*What you are asked to do:* The listing below should be written out exactly; please include all of it.

*Information provided:*

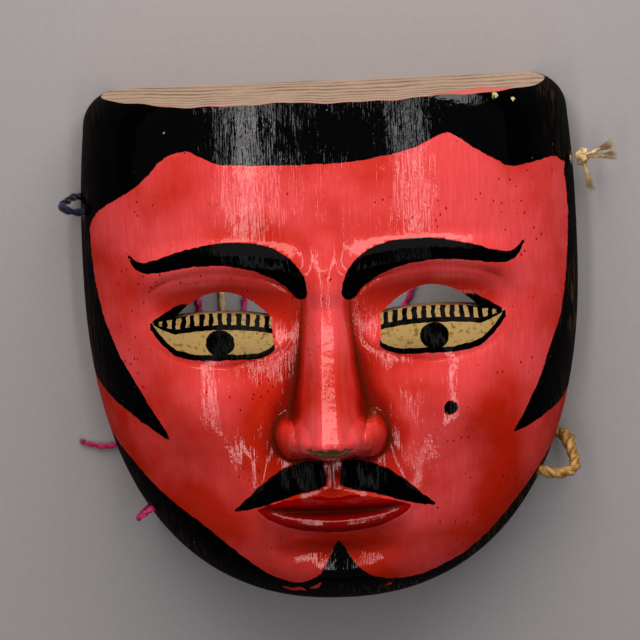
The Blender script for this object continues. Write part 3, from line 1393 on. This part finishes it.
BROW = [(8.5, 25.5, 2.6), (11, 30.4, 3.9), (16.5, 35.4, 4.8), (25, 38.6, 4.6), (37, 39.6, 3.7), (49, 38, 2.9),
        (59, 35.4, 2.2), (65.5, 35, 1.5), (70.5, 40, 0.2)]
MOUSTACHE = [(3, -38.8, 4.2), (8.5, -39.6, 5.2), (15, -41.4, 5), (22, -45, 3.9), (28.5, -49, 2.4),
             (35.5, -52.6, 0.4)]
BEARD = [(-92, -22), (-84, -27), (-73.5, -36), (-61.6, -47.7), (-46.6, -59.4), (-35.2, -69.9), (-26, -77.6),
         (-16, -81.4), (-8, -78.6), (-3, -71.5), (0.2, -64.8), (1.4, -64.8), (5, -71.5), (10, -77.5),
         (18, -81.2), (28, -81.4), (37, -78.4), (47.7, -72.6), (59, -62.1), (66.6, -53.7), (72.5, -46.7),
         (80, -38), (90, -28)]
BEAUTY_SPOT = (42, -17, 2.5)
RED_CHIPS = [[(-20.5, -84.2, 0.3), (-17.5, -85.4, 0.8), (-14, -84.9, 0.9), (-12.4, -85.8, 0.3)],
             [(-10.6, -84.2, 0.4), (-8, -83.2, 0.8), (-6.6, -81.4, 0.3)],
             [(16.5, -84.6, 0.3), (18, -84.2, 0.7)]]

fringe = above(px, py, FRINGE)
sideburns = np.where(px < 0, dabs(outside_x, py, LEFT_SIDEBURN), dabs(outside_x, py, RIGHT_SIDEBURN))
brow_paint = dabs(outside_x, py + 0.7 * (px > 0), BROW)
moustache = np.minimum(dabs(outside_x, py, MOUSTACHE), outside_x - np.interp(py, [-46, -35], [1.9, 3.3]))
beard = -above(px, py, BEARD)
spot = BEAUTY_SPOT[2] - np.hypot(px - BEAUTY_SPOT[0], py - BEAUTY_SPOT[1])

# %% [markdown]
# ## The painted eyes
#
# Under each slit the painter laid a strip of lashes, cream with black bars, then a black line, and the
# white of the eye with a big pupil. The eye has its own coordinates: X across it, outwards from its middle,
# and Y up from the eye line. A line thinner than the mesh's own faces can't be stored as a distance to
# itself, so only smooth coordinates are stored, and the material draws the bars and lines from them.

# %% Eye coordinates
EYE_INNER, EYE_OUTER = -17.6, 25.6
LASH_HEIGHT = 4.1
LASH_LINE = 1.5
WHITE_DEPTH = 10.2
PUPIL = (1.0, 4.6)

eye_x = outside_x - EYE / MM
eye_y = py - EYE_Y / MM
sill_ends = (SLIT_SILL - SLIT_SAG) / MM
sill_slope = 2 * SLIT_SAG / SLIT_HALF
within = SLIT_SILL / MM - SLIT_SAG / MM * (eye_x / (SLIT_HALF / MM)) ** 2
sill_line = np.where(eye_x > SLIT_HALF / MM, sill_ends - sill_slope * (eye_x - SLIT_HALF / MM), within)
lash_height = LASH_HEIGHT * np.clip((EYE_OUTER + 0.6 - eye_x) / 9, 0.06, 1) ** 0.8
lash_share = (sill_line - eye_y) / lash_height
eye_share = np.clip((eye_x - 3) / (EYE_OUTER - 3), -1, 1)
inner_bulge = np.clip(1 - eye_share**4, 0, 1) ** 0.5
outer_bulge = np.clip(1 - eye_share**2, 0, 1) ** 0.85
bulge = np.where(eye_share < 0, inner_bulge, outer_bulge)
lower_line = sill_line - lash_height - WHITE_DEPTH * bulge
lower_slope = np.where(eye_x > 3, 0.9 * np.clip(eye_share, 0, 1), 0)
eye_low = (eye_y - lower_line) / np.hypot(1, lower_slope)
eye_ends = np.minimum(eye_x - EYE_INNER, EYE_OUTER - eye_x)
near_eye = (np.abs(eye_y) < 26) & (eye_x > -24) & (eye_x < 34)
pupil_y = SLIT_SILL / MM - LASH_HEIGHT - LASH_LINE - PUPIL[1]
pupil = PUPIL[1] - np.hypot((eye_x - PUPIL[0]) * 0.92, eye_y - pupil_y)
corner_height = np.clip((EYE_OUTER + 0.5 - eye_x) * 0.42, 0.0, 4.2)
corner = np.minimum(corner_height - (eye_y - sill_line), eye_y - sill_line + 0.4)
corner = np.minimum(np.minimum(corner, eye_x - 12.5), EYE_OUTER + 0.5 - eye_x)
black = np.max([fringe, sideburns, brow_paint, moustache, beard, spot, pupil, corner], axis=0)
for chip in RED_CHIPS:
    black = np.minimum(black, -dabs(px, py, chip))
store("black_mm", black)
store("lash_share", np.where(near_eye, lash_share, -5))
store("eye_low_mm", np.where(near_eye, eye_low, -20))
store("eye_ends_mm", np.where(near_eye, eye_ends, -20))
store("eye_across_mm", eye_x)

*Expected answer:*
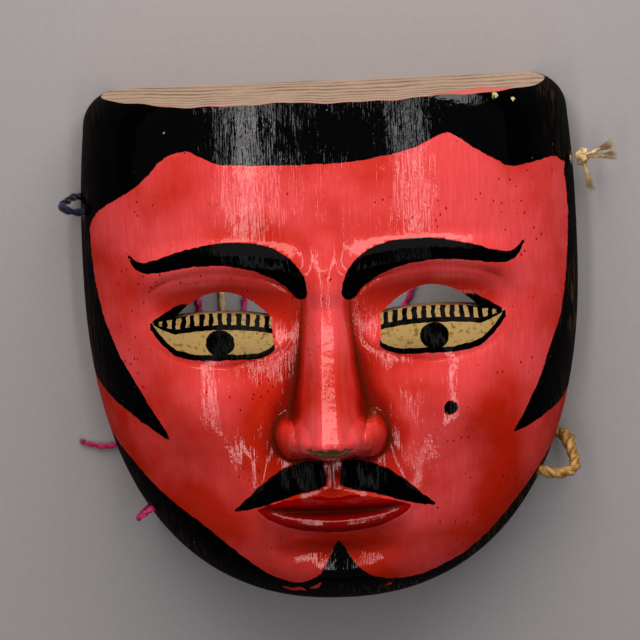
The Blender script for this object continues. Write part 3, from line 1393 on. This part finishes it.
BROW = [(8.5, 25.5, 2.6), (11, 30.4, 3.9), (16.5, 35.4, 4.8), (25, 38.6, 4.6), (37, 39.6, 3.7), (49, 38, 2.9),
        (59, 35.4, 2.2), (65.5, 35, 1.5), (70.5, 40, 0.2)]
MOUSTACHE = [(3, -38.8, 4.2), (8.5, -39.6, 5.2), (15, -41.4, 5), (22, -45, 3.9), (28.5, -49, 2.4),
             (35.5, -52.6, 0.4)]
BEARD = [(-92, -22), (-84, -27), (-73.5, -36), (-61.6, -47.7), (-46.6, -59.4), (-35.2, -69.9), (-26, -77.6),
         (-16, -81.4), (-8, -78.6), (-3, -71.5), (0.2, -64.8), (1.4, -64.8), (5, -71.5), (10, -77.5),
         (18, -81.2), (28, -81.4), (37, -78.4), (47.7, -72.6), (59, -62.1), (66.6, -53.7), (72.5, -46.7),
         (80, -38), (90, -28)]
BEAUTY_SPOT = (42, -17, 2.5)
RED_CHIPS = [[(-20.5, -84.2, 0.3), (-17.5, -85.4, 0.8), (-14, -84.9, 0.9), (-12.4, -85.8, 0.3)],
             [(-10.6, -84.2, 0.4), (-8, -83.2, 0.8), (-6.6, -81.4, 0.3)],
             [(16.5, -84.6, 0.3), (18, -84.2, 0.7)]]

fringe = above(px, py, FRINGE)
sideburns = np.where(px < 0, dabs(outside_x, py, LEFT_SIDEBURN), dabs(outside_x, py, RIGHT_SIDEBURN))
brow_paint = dabs(outside_x, py + 0.7 * (px > 0), BROW)
moustache = np.minimum(dabs(outside_x, py, MOUSTACHE), outside_x - np.interp(py, [-46, -35], [1.9, 3.3]))
beard = -above(px, py, BEARD)
spot = BEAUTY_SPOT[2] - np.hypot(px - BEAUTY_SPOT[0], py - BEAUTY_SPOT[1])

# %% [markdown]
# ## The painted eyes
#
# Under each slit the painter laid a strip of lashes, cream with black bars, then a black line, and the
# white of the eye with a big pupil. The eye has its own coordinates: X across it, outwards from its middle,
# and Y up from the eye line. A line thinner than the mesh's own faces can't be stored as a distance to
# itself, so only smooth coordinates are stored, and the material draws the bars and lines from them.

# %% Eye coordinates
EYE_INNER, EYE_OUTER = -17.6, 25.6
LASH_HEIGHT = 4.1
LASH_LINE = 1.5
WHITE_DEPTH = 10.2
PUPIL = (1.0, 4.6)

eye_x = outside_x - EYE / MM
eye_y = py - EYE_Y / MM
sill_ends = (SLIT_SILL - SLIT_SAG) / MM
sill_slope = 2 * SLIT_SAG / SLIT_HALF
within = SLIT_SILL / MM - SLIT_SAG / MM * (eye_x / (SLIT_HALF / MM)) ** 2
sill_line = np.where(eye_x > SLIT_HALF / MM, sill_ends - sill_slope * (eye_x - SLIT_HALF / MM), within)
lash_height = LASH_HEIGHT * np.clip((EYE_OUTER + 0.6 - eye_x) / 9, 0.06, 1) ** 0.8
lash_share = (sill_line - eye_y) / lash_height
eye_share = np.clip((eye_x - 3) / (EYE_OUTER - 3), -1, 1)
inner_bulge = np.clip(1 - eye_share**4, 0, 1) ** 0.5
outer_bulge = np.clip(1 - eye_share**2, 0, 1) ** 0.85
bulge = np.where(eye_share < 0, inner_bulge, outer_bulge)
lower_line = sill_line - lash_height - WHITE_DEPTH * bulge
lower_slope = np.where(eye_x > 3, 0.9 * np.clip(eye_share, 0, 1), 0)
eye_low = (eye_y - lower_line) / np.hypot(1, lower_slope)
eye_ends = np.minimum(eye_x - EYE_INNER, EYE_OUTER - eye_x)
near_eye = (np.abs(eye_y) < 26) & (eye_x > -24) & (eye_x < 34)
pupil_y = SLIT_SILL / MM - LASH_HEIGHT - LASH_LINE - PUPIL[1]
pupil = PUPIL[1] - np.hypot((eye_x - PUPIL[0]) * 0.92, eye_y - pupil_y)
corner_height = np.clip((EYE_OUTER + 0.5 - eye_x) * 0.42, 0.0, 4.2)
corner = np.minimum(corner_height - (eye_y - sill_line), eye_y - sill_line + 0.4)
corner = np.minimum(np.minimum(corner, eye_x - 12.5), EYE_OUTER + 0.5 - eye_x)
black = np.max([fringe, sideburns, brow_paint, moustache, beard, spot, pupil, corner], axis=0)
for chip in RED_CHIPS:
    black = np.minimum(black, -dabs(px, py, chip))
store("black_mm", black)
store("lash_share", np.where(near_eye, lash_share, -5))
store("eye_low_mm", np.where(near_eye, eye_low, -20))
store("eye_ends_mm", np.where(near_eye, eye_ends, -20))
store("eye_across_mm", eye_x)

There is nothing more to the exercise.